### EXERCISE PROMPT
Extract exactly the run of lines starting at the line that holds "case_middle();" and ending at the line that holds "in imported if", both included.
+++ RECORDS FOR THIS EXERCISE
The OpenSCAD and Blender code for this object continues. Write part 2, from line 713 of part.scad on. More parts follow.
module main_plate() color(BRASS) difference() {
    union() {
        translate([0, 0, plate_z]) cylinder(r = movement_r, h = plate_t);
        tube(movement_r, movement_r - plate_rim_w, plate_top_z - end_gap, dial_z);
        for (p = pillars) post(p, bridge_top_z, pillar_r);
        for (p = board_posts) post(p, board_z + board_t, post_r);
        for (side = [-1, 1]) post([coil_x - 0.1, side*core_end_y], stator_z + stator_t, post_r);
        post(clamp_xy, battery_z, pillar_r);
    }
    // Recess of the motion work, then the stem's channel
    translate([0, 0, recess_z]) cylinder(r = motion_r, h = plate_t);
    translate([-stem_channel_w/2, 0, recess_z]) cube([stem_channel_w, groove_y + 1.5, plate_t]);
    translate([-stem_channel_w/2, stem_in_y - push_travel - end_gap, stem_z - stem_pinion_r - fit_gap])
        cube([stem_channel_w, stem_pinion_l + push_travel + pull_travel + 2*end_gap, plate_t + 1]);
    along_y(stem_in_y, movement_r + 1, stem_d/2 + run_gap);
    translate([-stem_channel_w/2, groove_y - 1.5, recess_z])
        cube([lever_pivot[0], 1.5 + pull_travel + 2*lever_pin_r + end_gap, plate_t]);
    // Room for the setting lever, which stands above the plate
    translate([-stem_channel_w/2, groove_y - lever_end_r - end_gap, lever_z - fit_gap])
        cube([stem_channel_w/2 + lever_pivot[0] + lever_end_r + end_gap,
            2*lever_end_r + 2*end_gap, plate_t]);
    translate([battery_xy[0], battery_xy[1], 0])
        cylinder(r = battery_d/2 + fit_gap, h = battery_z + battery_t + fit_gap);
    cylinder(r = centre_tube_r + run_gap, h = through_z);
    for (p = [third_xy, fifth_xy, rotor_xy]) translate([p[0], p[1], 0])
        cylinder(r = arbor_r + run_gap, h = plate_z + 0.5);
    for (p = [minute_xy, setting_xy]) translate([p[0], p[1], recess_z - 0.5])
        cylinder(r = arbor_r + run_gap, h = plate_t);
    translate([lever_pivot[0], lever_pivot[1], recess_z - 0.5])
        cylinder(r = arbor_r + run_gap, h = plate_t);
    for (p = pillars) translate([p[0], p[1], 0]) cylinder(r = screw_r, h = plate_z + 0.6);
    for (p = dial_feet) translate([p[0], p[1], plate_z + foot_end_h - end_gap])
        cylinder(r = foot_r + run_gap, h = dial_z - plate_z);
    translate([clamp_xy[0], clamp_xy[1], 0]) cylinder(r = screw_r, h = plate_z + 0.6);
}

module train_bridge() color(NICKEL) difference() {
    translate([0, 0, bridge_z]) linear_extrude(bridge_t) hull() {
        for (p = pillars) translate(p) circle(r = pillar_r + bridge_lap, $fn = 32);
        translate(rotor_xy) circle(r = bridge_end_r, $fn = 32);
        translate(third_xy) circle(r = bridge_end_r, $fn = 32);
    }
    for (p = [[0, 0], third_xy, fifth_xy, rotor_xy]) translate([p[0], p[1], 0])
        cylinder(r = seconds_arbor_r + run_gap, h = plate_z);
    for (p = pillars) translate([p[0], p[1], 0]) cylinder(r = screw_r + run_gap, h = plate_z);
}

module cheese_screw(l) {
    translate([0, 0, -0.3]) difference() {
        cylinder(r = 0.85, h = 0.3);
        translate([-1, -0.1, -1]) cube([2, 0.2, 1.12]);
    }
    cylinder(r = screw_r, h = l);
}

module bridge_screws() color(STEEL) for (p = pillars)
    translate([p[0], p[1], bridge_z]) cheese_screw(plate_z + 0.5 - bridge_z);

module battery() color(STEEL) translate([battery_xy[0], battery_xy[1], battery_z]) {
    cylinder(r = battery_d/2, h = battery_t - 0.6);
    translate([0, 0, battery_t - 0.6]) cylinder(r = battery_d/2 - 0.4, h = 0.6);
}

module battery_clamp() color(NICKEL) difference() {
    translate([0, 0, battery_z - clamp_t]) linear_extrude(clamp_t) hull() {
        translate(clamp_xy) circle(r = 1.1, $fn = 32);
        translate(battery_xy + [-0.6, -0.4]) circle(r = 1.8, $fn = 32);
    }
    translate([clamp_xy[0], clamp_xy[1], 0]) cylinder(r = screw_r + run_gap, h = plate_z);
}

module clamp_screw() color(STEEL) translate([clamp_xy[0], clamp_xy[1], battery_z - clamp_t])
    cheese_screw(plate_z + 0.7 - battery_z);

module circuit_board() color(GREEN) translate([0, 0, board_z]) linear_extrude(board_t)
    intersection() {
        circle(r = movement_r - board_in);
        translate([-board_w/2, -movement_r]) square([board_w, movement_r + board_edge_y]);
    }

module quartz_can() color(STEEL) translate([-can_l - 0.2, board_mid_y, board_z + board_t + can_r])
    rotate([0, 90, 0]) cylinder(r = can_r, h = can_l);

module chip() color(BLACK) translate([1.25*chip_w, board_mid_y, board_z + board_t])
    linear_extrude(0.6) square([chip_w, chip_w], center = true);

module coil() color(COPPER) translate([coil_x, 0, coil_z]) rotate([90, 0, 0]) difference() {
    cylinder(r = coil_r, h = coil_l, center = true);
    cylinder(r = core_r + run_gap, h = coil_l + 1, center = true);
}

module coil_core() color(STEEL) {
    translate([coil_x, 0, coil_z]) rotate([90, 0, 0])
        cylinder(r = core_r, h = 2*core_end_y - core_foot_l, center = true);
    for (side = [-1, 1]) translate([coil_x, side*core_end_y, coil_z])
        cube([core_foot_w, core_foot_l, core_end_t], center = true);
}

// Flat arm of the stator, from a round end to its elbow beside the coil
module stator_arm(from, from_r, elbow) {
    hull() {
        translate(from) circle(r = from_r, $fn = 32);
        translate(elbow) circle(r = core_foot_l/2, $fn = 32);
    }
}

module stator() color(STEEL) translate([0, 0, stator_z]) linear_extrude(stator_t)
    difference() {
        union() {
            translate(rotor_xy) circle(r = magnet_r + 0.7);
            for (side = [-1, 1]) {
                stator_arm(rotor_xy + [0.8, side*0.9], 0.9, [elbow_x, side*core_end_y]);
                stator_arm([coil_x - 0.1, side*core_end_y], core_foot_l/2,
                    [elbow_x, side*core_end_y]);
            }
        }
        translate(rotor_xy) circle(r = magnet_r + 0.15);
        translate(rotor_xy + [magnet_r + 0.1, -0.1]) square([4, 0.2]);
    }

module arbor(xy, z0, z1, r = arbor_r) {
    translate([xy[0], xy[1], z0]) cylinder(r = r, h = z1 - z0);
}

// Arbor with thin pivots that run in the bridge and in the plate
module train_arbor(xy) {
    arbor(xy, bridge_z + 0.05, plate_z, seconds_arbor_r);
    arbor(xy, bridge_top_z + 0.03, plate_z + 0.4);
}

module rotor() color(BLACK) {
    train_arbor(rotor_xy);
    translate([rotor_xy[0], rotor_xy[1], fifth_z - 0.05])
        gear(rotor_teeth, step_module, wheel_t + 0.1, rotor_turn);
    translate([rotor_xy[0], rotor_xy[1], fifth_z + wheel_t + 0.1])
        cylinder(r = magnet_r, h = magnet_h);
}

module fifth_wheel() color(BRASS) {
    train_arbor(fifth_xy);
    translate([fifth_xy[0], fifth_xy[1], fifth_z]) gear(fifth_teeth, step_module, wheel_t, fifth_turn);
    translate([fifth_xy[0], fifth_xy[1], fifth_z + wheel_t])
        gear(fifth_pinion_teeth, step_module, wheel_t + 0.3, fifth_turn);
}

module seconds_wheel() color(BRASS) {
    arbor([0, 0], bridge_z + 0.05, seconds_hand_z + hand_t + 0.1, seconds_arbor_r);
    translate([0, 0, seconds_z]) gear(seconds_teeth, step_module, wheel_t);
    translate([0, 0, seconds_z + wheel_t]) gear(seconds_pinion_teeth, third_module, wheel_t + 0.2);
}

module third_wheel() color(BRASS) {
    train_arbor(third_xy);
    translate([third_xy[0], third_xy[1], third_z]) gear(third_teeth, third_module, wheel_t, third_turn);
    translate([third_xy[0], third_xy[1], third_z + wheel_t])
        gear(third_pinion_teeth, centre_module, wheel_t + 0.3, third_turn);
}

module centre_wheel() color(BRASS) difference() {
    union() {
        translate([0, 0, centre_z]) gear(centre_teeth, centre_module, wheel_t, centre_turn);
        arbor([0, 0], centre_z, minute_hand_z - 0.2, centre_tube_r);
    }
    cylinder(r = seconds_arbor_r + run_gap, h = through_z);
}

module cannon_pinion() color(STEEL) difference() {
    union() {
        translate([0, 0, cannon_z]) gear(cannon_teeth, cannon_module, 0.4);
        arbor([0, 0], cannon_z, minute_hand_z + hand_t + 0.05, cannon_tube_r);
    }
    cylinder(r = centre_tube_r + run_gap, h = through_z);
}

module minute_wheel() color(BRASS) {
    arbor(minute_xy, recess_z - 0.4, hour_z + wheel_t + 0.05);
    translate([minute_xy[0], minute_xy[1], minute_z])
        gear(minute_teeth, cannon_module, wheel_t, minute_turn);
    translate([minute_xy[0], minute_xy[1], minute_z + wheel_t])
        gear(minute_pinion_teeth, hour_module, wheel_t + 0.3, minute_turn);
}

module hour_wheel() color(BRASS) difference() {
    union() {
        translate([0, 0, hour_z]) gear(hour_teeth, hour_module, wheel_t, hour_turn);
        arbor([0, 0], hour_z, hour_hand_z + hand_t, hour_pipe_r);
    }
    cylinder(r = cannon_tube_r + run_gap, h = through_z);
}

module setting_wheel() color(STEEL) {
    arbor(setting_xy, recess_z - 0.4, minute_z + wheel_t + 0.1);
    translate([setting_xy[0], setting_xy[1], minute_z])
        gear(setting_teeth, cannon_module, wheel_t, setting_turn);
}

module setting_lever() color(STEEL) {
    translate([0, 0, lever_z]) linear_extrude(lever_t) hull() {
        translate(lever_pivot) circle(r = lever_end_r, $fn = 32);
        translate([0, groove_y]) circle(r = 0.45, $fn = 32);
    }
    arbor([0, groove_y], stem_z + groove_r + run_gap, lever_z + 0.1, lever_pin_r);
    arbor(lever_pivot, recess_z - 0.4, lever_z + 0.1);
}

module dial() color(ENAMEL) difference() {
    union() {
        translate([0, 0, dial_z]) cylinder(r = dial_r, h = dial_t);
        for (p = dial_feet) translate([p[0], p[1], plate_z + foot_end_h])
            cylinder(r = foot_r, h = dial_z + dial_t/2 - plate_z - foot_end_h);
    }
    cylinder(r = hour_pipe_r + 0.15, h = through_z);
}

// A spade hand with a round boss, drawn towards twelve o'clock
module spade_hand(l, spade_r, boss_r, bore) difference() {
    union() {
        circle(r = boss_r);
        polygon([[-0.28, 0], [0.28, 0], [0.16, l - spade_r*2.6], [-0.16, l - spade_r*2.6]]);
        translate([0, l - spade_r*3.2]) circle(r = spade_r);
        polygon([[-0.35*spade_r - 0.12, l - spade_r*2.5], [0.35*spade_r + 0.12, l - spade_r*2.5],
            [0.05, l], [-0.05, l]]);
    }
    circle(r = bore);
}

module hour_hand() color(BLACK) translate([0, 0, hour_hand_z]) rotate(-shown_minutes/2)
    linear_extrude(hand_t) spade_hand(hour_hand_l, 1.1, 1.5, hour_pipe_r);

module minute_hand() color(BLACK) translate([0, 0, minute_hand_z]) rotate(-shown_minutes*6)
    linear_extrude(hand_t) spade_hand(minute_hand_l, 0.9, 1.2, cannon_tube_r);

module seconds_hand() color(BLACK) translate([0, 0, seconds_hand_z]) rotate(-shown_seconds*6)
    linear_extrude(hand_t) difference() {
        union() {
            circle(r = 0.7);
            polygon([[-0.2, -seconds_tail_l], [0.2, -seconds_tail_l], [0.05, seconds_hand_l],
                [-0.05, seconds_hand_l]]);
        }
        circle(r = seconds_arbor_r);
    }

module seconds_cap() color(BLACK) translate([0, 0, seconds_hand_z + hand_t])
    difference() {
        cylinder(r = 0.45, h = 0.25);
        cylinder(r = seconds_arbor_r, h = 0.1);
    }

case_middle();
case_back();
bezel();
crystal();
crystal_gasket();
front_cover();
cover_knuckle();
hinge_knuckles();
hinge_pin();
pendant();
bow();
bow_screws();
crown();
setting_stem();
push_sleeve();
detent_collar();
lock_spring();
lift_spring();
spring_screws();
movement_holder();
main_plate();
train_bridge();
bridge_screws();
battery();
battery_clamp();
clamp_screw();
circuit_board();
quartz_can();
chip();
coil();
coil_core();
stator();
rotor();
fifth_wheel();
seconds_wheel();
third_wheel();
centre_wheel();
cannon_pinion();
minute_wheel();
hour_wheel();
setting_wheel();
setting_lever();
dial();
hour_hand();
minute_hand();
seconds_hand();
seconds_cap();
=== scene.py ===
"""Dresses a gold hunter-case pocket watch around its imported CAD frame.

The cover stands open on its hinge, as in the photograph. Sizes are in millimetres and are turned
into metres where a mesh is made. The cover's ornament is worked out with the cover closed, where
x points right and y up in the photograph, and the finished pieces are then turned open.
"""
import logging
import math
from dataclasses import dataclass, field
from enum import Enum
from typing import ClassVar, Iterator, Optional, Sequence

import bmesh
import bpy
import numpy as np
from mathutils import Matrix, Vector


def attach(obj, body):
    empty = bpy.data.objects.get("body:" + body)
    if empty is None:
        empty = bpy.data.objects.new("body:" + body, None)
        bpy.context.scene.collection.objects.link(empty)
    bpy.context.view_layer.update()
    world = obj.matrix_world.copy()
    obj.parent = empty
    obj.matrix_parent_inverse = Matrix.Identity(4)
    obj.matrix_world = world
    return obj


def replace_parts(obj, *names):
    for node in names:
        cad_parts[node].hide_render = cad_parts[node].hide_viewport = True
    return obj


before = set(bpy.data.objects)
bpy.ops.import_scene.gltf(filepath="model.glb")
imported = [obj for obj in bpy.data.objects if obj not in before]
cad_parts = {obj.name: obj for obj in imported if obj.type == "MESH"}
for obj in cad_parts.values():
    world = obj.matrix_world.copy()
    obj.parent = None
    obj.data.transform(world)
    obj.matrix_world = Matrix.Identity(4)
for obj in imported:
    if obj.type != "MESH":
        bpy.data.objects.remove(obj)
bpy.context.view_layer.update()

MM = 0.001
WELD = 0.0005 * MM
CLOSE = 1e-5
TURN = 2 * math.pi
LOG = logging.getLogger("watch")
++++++
+++ RECORDS FOR THIS EXERCISE
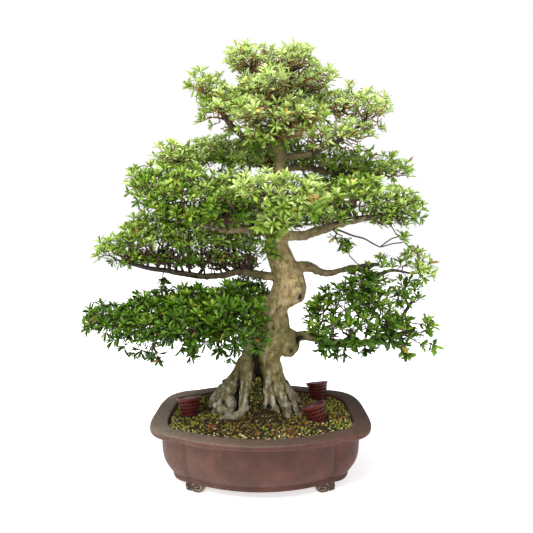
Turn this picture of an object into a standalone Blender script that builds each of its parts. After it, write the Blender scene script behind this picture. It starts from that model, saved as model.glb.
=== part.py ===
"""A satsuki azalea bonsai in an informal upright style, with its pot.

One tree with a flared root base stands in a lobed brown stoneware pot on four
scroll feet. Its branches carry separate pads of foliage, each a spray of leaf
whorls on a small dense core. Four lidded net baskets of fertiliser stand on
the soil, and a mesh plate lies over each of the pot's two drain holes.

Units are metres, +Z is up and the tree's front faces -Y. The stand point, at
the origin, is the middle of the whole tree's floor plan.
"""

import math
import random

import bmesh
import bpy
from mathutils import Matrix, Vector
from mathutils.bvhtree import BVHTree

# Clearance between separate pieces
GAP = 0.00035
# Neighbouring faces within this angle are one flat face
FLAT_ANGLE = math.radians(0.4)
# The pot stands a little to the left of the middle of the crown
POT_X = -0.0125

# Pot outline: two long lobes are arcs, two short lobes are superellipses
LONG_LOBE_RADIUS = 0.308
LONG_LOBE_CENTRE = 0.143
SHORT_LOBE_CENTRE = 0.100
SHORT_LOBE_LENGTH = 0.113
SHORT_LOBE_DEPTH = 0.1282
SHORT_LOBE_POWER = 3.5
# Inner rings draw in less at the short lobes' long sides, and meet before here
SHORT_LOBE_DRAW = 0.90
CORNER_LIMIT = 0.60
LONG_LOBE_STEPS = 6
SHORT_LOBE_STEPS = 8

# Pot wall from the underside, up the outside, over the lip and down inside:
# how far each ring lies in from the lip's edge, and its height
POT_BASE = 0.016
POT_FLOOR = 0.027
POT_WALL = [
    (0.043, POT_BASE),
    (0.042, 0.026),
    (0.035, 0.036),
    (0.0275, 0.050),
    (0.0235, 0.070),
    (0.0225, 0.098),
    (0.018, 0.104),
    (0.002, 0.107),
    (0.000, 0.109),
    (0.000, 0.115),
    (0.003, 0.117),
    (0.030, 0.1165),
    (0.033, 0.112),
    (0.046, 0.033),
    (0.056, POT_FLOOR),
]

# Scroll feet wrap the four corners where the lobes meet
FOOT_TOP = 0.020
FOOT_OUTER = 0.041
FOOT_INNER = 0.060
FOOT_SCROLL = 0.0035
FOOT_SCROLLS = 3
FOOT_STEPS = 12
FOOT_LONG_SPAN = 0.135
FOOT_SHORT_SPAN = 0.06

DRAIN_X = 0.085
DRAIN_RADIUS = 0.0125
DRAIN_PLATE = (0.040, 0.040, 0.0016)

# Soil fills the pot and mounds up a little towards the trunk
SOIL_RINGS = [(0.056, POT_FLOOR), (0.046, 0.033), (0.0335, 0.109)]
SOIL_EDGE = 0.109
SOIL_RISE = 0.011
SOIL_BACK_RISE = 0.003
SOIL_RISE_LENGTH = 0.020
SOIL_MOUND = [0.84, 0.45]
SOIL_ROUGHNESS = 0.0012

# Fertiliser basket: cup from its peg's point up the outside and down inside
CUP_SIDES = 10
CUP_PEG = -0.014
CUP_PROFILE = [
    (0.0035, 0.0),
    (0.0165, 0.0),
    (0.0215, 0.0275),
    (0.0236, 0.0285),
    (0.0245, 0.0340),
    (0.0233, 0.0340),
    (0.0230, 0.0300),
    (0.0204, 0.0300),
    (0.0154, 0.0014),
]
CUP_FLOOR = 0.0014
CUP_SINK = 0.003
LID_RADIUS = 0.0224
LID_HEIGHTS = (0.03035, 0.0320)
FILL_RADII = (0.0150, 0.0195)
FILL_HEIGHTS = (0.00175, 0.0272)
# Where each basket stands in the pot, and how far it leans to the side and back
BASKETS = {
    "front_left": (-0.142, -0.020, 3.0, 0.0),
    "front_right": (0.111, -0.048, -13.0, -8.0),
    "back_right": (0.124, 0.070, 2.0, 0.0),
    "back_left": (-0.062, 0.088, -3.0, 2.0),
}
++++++
+++ RECORDS FOR THIS EXERCISE
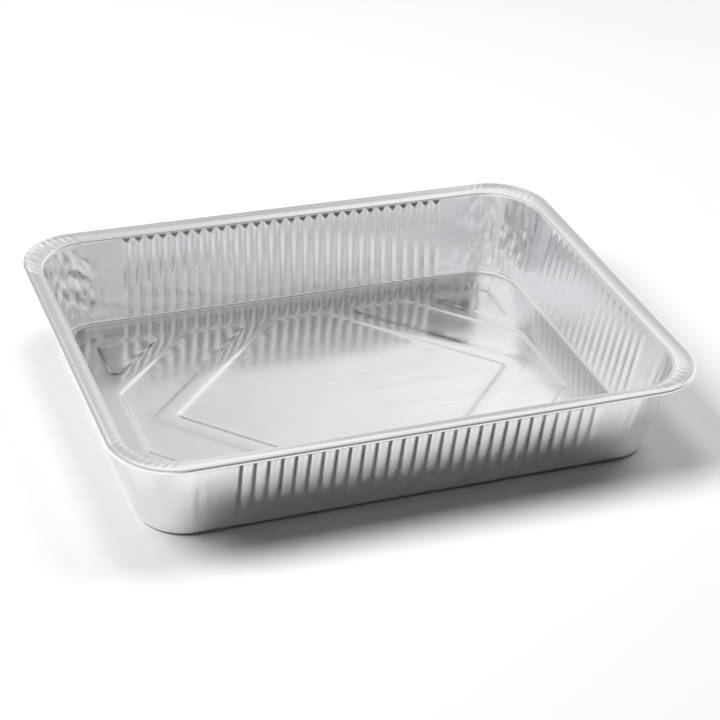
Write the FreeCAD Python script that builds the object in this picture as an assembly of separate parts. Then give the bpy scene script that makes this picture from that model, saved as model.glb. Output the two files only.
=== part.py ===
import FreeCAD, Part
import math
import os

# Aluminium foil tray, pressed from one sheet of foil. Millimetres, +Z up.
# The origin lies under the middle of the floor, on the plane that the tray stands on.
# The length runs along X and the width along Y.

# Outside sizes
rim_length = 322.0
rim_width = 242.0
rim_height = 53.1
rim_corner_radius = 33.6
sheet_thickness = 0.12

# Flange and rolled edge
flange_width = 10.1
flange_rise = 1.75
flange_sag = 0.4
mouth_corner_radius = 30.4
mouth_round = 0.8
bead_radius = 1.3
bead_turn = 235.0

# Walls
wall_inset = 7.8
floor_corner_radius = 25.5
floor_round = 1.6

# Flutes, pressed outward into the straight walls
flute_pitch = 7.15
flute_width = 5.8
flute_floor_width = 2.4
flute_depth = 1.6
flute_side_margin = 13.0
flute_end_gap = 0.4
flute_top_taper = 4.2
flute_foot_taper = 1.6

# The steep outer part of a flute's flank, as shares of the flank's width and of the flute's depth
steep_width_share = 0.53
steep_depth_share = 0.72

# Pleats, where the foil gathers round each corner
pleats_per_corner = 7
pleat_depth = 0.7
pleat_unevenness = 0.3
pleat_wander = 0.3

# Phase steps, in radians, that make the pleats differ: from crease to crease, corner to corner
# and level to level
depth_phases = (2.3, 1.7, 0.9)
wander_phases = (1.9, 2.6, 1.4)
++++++
### SOLUTION FOR THIS TASK
case_middle();
case_back();
bezel();
crystal();
crystal_gasket();
front_cover();
cover_knuckle();
hinge_knuckles();
hinge_pin();
pendant();
bow();
bow_screws();
crown();
setting_stem();
push_sleeve();
detent_collar();
lock_spring();
lift_spring();
spring_screws();
movement_holder();
main_plate();
train_bridge();
bridge_screws();
battery();
battery_clamp();
clamp_screw();
circuit_board();
quartz_can();
chip();
coil();
coil_core();
stator();
rotor();
fifth_wheel();
seconds_wheel();
third_wheel();
centre_wheel();
cannon_pinion();
minute_wheel();
hour_wheel();
setting_wheel();
setting_lever();
dial();
hour_hand();
minute_hand();
seconds_hand();
seconds_cap();
=== scene.py ===
"""Dresses a gold hunter-case pocket watch around its imported CAD frame.

The cover stands open on its hinge, as in the photograph. Sizes are in millimetres and are turned
into metres where a mesh is made. The cover's ornament is worked out with the cover closed, where
x points right and y up in the photograph, and the finished pieces are then turned open.
"""
import logging
import math
from dataclasses import dataclass, field
from enum import Enum
from typing import ClassVar, Iterator, Optional, Sequence

import bmesh
import bpy
import numpy as np
from mathutils import Matrix, Vector


def attach(obj, body):
    empty = bpy.data.objects.get("body:" + body)
    if empty is None:
        empty = bpy.data.objects.new("body:" + body, None)
        bpy.context.scene.collection.objects.link(empty)
    bpy.context.view_layer.update()
    world = obj.matrix_world.copy()
    obj.parent = empty
    obj.matrix_parent_inverse = Matrix.Identity(4)
    obj.matrix_world = world
    return obj


def replace_parts(obj, *names):
    for node in names:
        cad_parts[node].hide_render = cad_parts[node].hide_viewport = True
    return obj


before = set(bpy.data.objects)
bpy.ops.import_scene.gltf(filepath="model.glb")
imported = [obj for obj in bpy.data.objects if obj not in before]
cad_parts = {obj.name: obj for obj in imported if obj.type == "MESH"}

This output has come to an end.